Productive Workers’ Battles have been able to influence public policy for a short time between 2016 and 2018. When organizers were given control of CORPIVENSA – owned by the Ministry of Popular Power of Industries – the Productive Workers’ Battles spread dramatically . However, soon the lead organizers were dismissed, faulted by the state for not fostering bureaucratic and clientelist practices . Despite the removal of Productive Workers’ Battle activists from CORPIVENSA, activists still maintain a working relationship with the state sector. As of 2019, the last Productive Workers’ Battle occurred in a workplace operated by the Ministry of Tourism.
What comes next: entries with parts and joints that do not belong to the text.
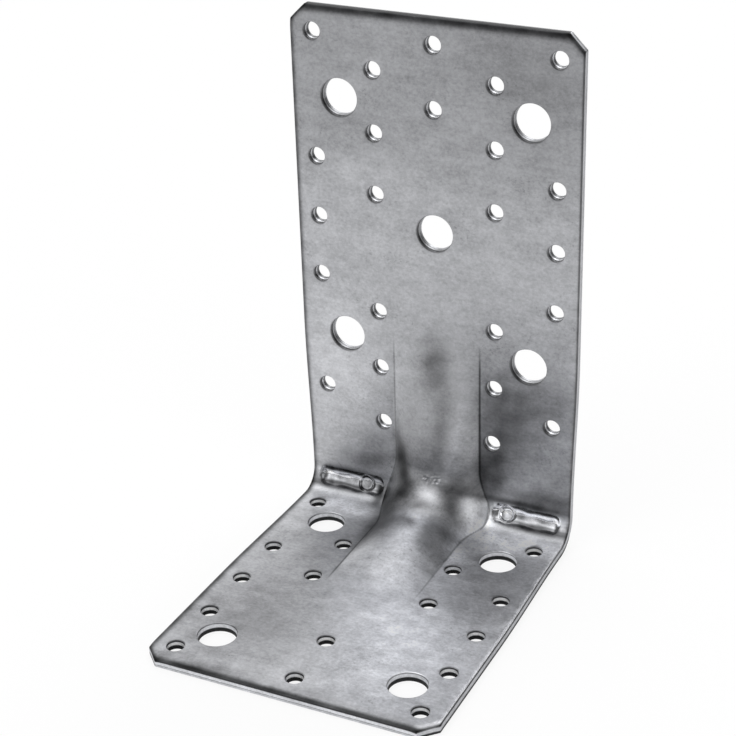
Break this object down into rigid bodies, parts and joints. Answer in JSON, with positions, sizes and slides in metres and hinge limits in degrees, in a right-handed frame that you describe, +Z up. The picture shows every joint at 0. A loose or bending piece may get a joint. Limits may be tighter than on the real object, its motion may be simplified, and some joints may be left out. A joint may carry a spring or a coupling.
{
  "type": "angle bracket",
  "caption": "Heavy steel angle bracket with a pressed rib across its bend, punched with nail and bolt holes in both legs, for joining timber members at a right angle.",
  "frame": {"origin": "the heel at mid-width: the line where the planes of the two outer faces meet", "axes": "+Z up along the upright leg, -Y along the base leg away from the upright, +X across the width to the right when facing the inside of the angle"},
  "size_m": [0.095, 0.113, 0.17],
  "materials": {
    "galvanised_steel": "hot-dip galvanised, dull grey with faint spangle and fine scuffs"
  },
  "bodies": {
    "root": {"angle_bracket": "galvanised_steel"}
  },
  "joints": []
}
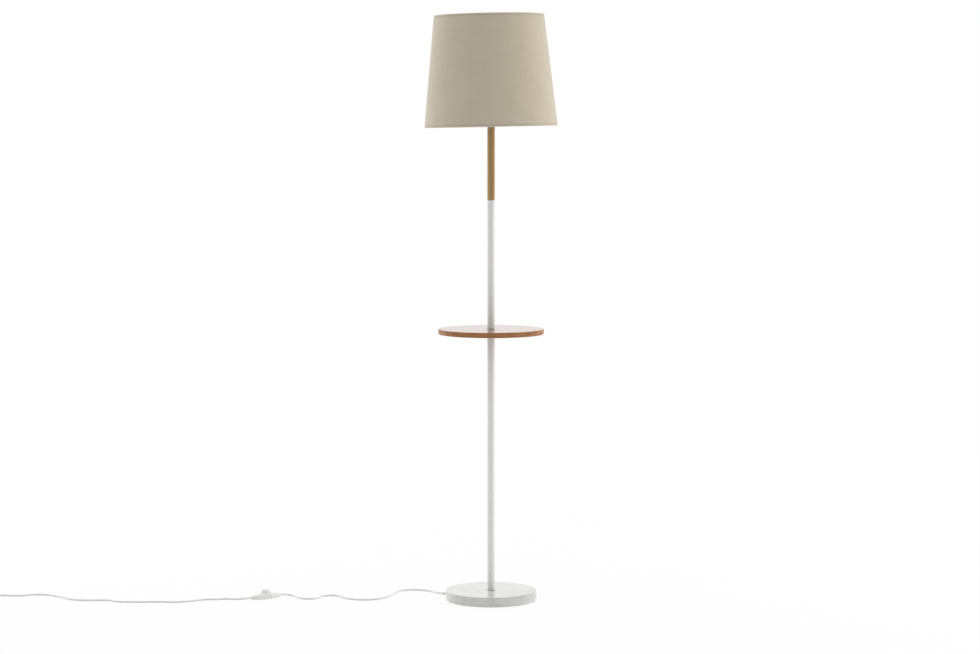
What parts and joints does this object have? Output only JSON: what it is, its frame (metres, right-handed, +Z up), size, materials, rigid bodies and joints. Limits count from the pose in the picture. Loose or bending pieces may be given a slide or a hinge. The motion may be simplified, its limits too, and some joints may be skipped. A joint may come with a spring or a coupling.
{
  "type": "floor lamp with table",
  "caption": "Floor lamp on a round marble base with a small round wooden table on its white and oak pole, a tapered linen shade, and a mains cord with foot switch and plug.",
  "frame": {"origin": "on the floor under the pole's axis, at the middle of the round base", "axes": "+Z up along the pole, +X to the right as one faces the lamp, +Y away from the one who faces it; the cord leaves the base to the left and back"},
  "size_m": [1.6726, 0.3498, 1.5527],
  "materials": {
    "felt": "grey felt",
    "marble": "polished white marble with faint grey mottling",
    "zinc_steel": "zinc plated",
    "steel_collar": "satin steel",
    "rubber": "white rubber",
    "white_lacquer": "white powder coat, semi-gloss",
    "oak": "oak, satin varnish",
    "tray_wood": "reddish brown wood, gloss lacquer",
    "lampholder_plastic": "white moulded plastic",
    "brass": "plain",
    "bulb_metal": "nickel bright",
    "opal_glass": "opal white",
    "linen": "natural linen, plain weave with slubs",
    "liner_plastic": "smooth white film",
    "white_wire": "white coated wire",
    "cord_pvc": "white flex",
    "core_pvc": "coloured core insulation",
    "switch_plastic": "white moulded plastic, satin",
    "plug_plastic": "white moulded plastic"
  },
  "bodies": {
    "lamp": {"base_pads": "felt", "base_slab": "marble", "base_washer": "zinc_steel", "base_nut": "zinc_steel", "base_rod": "zinc_steel", "base_collar": "steel_collar", "cord_bush": "rubber", "pole_lower_tube": "white_lacquer", "pole_upper_tube": "white_lacquer", "lower_tube_foot_insert": "zinc_steel", "lower_tube_top_insert": "zinc_steel", "upper_tube_foot_insert": "zinc_steel", "upper_tube_top_insert": "zinc_steel", "tray_rod": "zinc_steel", "oak_joint_rod": "zinc_steel", "oak_pole_section": "oak", "tray_lower_collar": "steel_collar", "tray_table": "tray_wood", "tray_upper_collar": "steel_collar", "lampholder_rod": "zinc_steel", "lampholder_cap": "lampholder_plastic", "lampholder_sleeve": "lampholder_plastic", "lampholder_core": "lampholder_plastic", "lampholder_screw_shell": "brass", "lampholder_contact": "brass", "shade_ring_lower": "lampholder_plastic", "shade_ring_upper": "lampholder_plastic", "bulb_cap": "bulb_metal", "bulb_glass": "opal_glass", "shade_linen": "linen", "shade_liner": "liner_plastic", "shade_bottom_wire": "white_wire", "shade_top_wire": "white_wire", "shade_spider": "white_wire", "cord_inside_pole": "cord_pvc", "cord_cores": "core_pvc", "switch_base": "switch_plastic", "switch_cover": "switch_plastic", "switch_contacts": "brass", "switch_screws": "zinc_steel", "switch_spring": "zinc_steel", "cord_lead": "cord_pvc", "cord_run": "cord_pvc", "cord_coil": "cord_pvc", "cord_tail": "cord_pvc", "plug_body": "plug_plastic", "plug_pins": "bulb_metal", "plug_pin_sleeves": "plug_plastic"},
    "push_button": {"switch_button": "switch_plastic"}
  },
  "joints": [
    {"name": "button_press", "type": "slide", "parent": "lamp", "child": "push_button", "axis": [0, 0, -1], "range_m": [0, 0.003], "stiffness_N_per_m": 700, "springref_m": -0.004, "deforming": ["switch_spring"]}
  ]
}
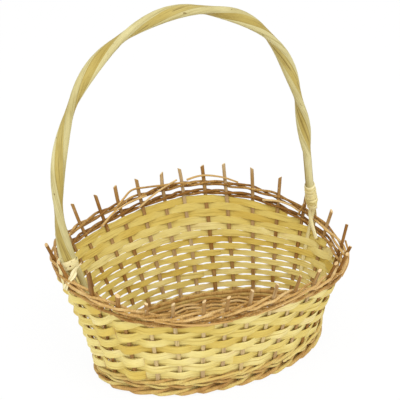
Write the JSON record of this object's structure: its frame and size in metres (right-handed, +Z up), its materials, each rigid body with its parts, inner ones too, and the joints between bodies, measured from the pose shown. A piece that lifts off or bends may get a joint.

Analysis and Lessons Learned
A key measure of success the re-opening of several industrial facilities closed because of bureaucratic mismanagement and a hostile international trade environment. As one activist puts it, the core goal of the participatory methods used in the battles was “to break with the inertia that installs itself due to bureaucracy” and to demonstrate that “workers are capable of recovering stalled factories and that large investments are not necessarily needed” . Testimony from workers involved in Productive Workers Battles – like the Socialist Comune El Maizal and Cacique Tamanaco Comunal Gas facility – speak to the empowering experiences of participating in re-starting production at their own plants.
Organizers have criticized the bureaucratic way public sector enterprises are often run . In their demands on the National Executive, the EPO labels state bureaucracy as one of the enemies of social movements – grouping them with imperialism, the Venezuelan bourgeoisie, and fifth columnists in the state apparatus . In contrast to bureaucratic management, Productive Workers’ Battles emphasize popular participation of workers themselves in recovering national production.